* **Dataset rows**:
-- Start --

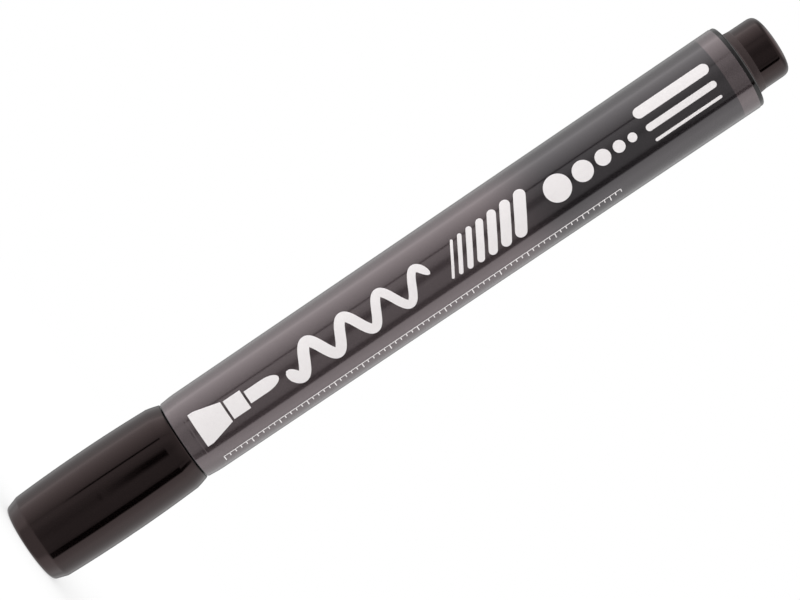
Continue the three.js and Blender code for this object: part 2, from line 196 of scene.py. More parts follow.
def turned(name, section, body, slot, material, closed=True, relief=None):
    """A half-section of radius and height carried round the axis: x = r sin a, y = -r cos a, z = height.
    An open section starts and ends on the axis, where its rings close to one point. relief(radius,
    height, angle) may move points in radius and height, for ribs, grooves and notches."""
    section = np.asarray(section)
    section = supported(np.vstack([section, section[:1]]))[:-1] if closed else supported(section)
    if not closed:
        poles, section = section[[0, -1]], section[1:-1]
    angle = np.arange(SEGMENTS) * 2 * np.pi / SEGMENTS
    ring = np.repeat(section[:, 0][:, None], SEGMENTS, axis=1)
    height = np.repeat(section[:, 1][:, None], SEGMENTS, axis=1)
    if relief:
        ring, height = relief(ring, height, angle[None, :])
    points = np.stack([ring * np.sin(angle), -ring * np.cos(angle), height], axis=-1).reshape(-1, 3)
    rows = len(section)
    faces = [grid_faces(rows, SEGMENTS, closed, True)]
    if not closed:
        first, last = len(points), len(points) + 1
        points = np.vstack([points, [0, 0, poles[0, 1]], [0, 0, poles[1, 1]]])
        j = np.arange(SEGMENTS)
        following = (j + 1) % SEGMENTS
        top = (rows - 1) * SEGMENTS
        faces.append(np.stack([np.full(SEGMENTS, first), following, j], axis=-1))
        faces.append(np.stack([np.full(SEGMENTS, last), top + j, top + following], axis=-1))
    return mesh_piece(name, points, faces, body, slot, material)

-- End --
-- Start --

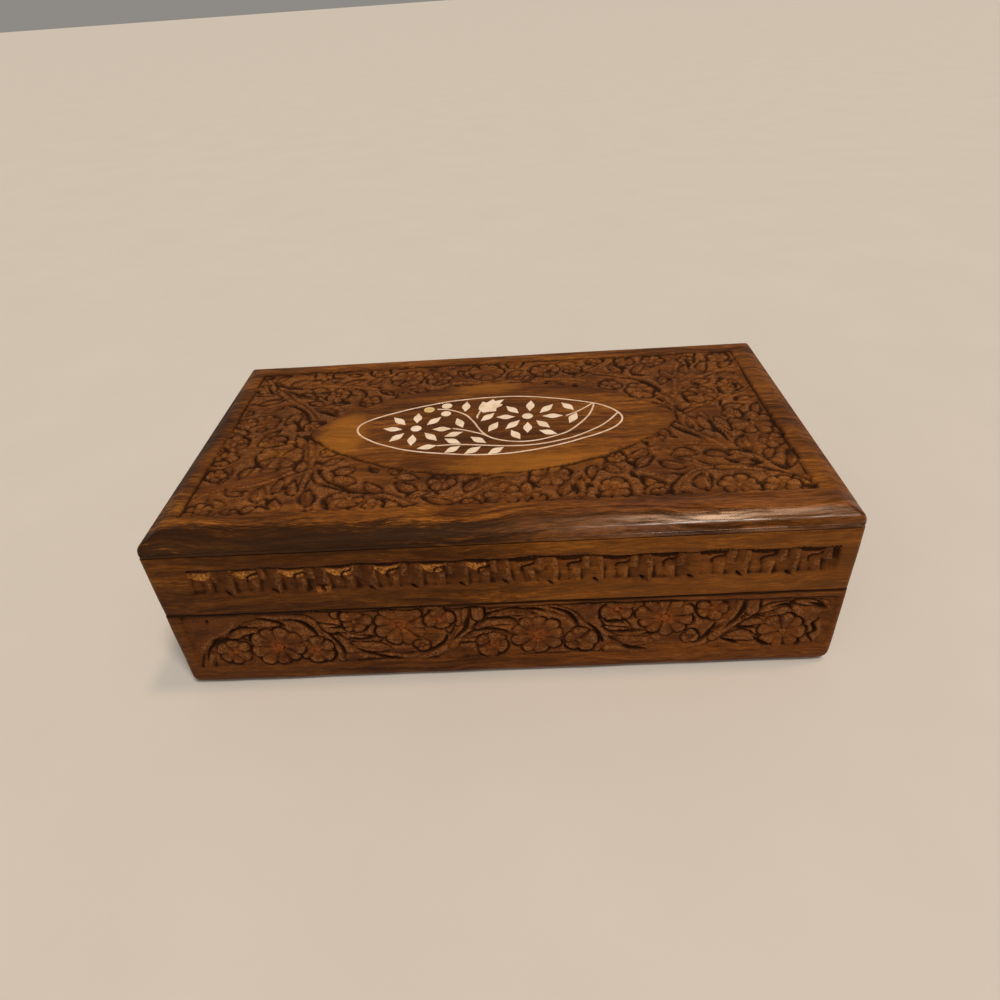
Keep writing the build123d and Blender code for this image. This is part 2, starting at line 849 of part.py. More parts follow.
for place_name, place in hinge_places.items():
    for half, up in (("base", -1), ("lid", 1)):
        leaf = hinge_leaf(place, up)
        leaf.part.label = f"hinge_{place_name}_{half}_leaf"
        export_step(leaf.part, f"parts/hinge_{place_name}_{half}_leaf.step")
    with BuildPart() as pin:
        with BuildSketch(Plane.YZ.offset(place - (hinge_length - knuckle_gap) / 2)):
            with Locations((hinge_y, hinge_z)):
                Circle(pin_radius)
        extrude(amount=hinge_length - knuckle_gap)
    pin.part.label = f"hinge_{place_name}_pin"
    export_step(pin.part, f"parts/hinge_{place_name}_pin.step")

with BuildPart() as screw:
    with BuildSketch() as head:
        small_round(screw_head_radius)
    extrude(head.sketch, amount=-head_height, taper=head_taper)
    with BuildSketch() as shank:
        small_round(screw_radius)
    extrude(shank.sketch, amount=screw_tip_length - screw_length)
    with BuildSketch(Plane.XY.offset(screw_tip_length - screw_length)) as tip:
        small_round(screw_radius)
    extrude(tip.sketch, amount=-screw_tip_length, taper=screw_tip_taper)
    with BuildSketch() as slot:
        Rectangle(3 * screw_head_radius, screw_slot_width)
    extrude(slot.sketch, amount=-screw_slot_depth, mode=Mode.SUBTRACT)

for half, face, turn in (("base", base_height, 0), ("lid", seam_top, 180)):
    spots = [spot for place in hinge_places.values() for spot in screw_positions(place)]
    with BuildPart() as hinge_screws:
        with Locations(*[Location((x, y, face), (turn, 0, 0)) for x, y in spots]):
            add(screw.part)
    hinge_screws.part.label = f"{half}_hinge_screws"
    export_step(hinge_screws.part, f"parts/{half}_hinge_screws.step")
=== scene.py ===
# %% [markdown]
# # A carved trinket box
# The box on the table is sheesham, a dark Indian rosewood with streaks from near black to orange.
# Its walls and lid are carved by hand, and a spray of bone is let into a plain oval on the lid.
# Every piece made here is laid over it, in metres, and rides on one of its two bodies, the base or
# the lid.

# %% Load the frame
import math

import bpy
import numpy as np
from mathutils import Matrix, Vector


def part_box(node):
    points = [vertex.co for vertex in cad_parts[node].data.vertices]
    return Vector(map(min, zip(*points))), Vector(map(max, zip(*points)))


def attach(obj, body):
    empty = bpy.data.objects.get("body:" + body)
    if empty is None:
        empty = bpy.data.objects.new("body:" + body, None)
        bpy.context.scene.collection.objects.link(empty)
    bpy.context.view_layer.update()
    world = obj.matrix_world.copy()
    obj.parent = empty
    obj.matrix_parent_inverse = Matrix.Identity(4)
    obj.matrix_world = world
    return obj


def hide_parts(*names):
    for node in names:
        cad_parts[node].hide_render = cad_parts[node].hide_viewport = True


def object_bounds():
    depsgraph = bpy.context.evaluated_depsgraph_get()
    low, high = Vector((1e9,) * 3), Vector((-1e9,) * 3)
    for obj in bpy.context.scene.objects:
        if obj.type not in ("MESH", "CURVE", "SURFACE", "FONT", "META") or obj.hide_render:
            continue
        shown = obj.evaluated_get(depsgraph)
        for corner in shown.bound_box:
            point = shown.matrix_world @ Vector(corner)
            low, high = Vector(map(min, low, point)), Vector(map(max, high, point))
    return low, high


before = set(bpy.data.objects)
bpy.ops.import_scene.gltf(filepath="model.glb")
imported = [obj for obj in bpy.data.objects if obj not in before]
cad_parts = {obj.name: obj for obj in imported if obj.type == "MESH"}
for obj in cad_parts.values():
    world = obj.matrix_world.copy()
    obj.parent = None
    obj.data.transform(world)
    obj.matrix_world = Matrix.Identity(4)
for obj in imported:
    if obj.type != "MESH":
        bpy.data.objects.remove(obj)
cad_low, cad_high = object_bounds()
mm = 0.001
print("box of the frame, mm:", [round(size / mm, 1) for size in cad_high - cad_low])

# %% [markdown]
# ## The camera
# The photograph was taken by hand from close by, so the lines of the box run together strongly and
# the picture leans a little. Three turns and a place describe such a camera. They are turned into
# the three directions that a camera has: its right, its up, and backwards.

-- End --

* **Direction**: Gather each line holding the string "objects".

* **The reply**:
    empty = bpy.data.objects.get("body:" + body)
        empty = bpy.data.objects.new("body:" + body, None)
        bpy.context.scene.collection.objects.link(empty)
    for obj in bpy.context.scene.objects:
before = set(bpy.data.objects)
imported = [obj for obj in bpy.data.objects if obj not in before]
        bpy.data.objects.remove(obj)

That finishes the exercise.